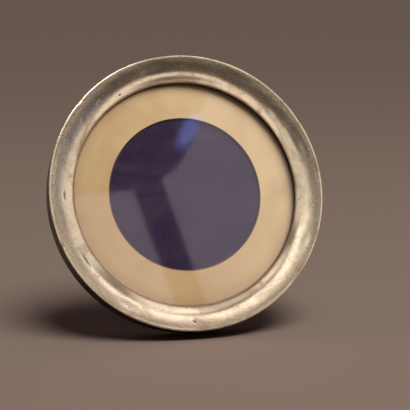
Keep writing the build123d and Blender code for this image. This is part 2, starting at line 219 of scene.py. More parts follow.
# Knocks in the bead: degrees round, length round, depth
KNOCKS = ((137.8, 3.0, 0.40), (201.0, 2.4, 0.45), (152.0, 5.0, 0.15), (96.0, 7.0, 0.12),
          (31.0, 6.0, 0.14), (318.0, 8.0, 0.16), (248.0, 6.0, 0.12), (281.0, 4.0, 0.14))


def arc(centre_radius, centre_level, radius, start, end, count):
    """Points of a section's arc, from one angle to another in degrees, 0 away from the axis."""
    return [(centre_radius + radius * cos(radians(turn)), centre_level + radius * sin(radians(turn)))
            for turn in np.linspace(start, end, count)]


def silver_section():
    """The silver's outer skin, from its lower edge up the side and in to the glass."""
    line = [(SIDE, level) for level in np.linspace(FLANGE_LEVEL, BEAD_OUTER[1] - 0.5, 10)]
    line += [(RIM - 0.02, BEAD_OUTER[1] - 0.5)]
    line += arc(*BEAD_OUTER, -30, 90, 10)
    line += arc(*BEAD_INNER, 90, BEAD_TURN, 12)
    line += arc(*OUTER, 90 + SLOPES[0], 90 + SLOPES[1], 26)[1:]
    turned = SIGHT_ROUNDING * tan(radians(90 - SLOPES[2]) / 2)
    end = SLOPES[2] - degrees(turned / INNER[2])
    line += arc(*INNER, 90 + SLOPES[1], 90 + end, 30)[1:]
    line += arc(SIGHT + SIGHT_ROUNDING, SIGHT_LEVEL - turned, SIGHT_ROUNDING, 90 + end, 180, 8)[1:]
    line += [(SIGHT, SIGHT_LEVEL - 0.6), (SIGHT, SIGHT_LEVEL - SIGHT_FLANGE)]
    return np.array(line)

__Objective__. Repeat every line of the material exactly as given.

__Finished answer__.
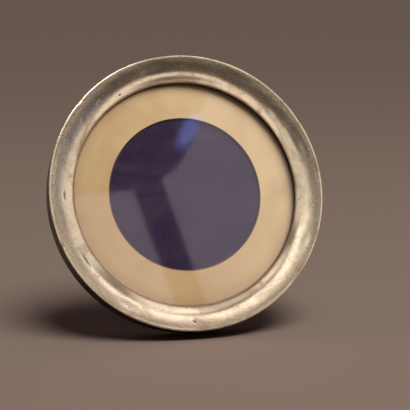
Keep writing the build123d and Blender code for this image. This is part 2, starting at line 219 of scene.py. More parts follow.
# Knocks in the bead: degrees round, length round, depth
KNOCKS = ((137.8, 3.0, 0.40), (201.0, 2.4, 0.45), (152.0, 5.0, 0.15), (96.0, 7.0, 0.12),
          (31.0, 6.0, 0.14), (318.0, 8.0, 0.16), (248.0, 6.0, 0.12), (281.0, 4.0, 0.14))


def arc(centre_radius, centre_level, radius, start, end, count):
    """Points of a section's arc, from one angle to another in degrees, 0 away from the axis."""
    return [(centre_radius + radius * cos(radians(turn)), centre_level + radius * sin(radians(turn)))
            for turn in np.linspace(start, end, count)]


def silver_section():
    """The silver's outer skin, from its lower edge up the side and in to the glass."""
    line = [(SIDE, level) for level in np.linspace(FLANGE_LEVEL, BEAD_OUTER[1] - 0.5, 10)]
    line += [(RIM - 0.02, BEAD_OUTER[1] - 0.5)]
    line += arc(*BEAD_OUTER, -30, 90, 10)
    line += arc(*BEAD_INNER, 90, BEAD_TURN, 12)
    line += arc(*OUTER, 90 + SLOPES[0], 90 + SLOPES[1], 26)[1:]
    turned = SIGHT_ROUNDING * tan(radians(90 - SLOPES[2]) / 2)
    end = SLOPES[2] - degrees(turned / INNER[2])
    line += arc(*INNER, 90 + SLOPES[1], 90 + end, 30)[1:]
    line += arc(SIGHT + SIGHT_ROUNDING, SIGHT_LEVEL - turned, SIGHT_ROUNDING, 90 + end, 180, 8)[1:]
    line += [(SIGHT, SIGHT_LEVEL - 0.6), (SIGHT, SIGHT_LEVEL - SIGHT_FLANGE)]
    return np.array(line)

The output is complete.